Beim “Leiermann” endlich verschwindet außer der zeitlich-metrischen Orientierung auch noch die harmonisch-räumliche Stabilität, indem durch immer neu hinzugefügte Unterquinten (abgeleitet aus dem 4. Takt des Schubert-Liedes) die Gestalten ihre “Beziehung zum Boden” verlieren und am Schluss gleichsam “in die Erde sinken”.
Hans Zender
Das Bühnenbild visualisiert die Entfremdung mit einer großen Fensterfront, die den Bühnenraum in ein Innen und Außen trennt. Eine hohe Wand wird zur Projektionsfläche, auf der sich die Schatten des Todes und der Vergangenheit ein Stelldichein geben. Vielleicht nicht zufällig erinnert dieser Schattentanz an die Bilder mittelalterlicher Totentänze. Gegen Ende der Winterreise löst sich das Bühnenbild komplett auf, es bleibt allein der projektive, illusionäre Gedanken-Raum. Im eindringlichen Schlussbild liegt des Sängers Alter Ego seiner Kleidung beraubt auf hart gefrorenem Boden, umkreist von schließlich nur noch einem Tänzer (ein letzter Gedanke?), bis der Vorhang fällt.

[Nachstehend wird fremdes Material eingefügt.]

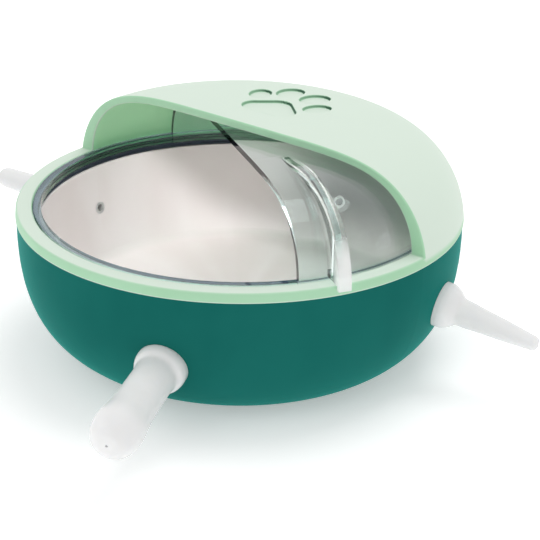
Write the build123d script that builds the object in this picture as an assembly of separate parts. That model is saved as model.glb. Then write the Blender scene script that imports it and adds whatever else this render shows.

Ich werde euch einen Kranz schauerlicher Lieder vorsingen. Ich bin neugierig zu sehen, was ihr dazu sagt. Sie haben mich mehr angegriffen, als dieses je bei anderen Liedern der Fall war.
Franz Schubert, 1827
Dieser Art entblößt ist ein Überleben des Wanderers kaum denkbar. Musikalisch scheint das Schicksal des lyrischen Ichs ohnehin besiegelt, bei Schubert als auch bei Zender. Dessen Komposition für Orchester von 1993 verliert gegen Ende, wie Zender sagt, jegliche “harmonisch-räumliche Stabilität”, bis die Tänzer am Schluss gleichsam “in die Erde sinken”. Und wir nehmen ein “schauerliches” Gefühl mit nach Hause, das uns beim Hören der Originalversion von Schubert unter dem romantisch anmutenden Wohlklang eines Klaviers wohl verborgen geblieben wäre.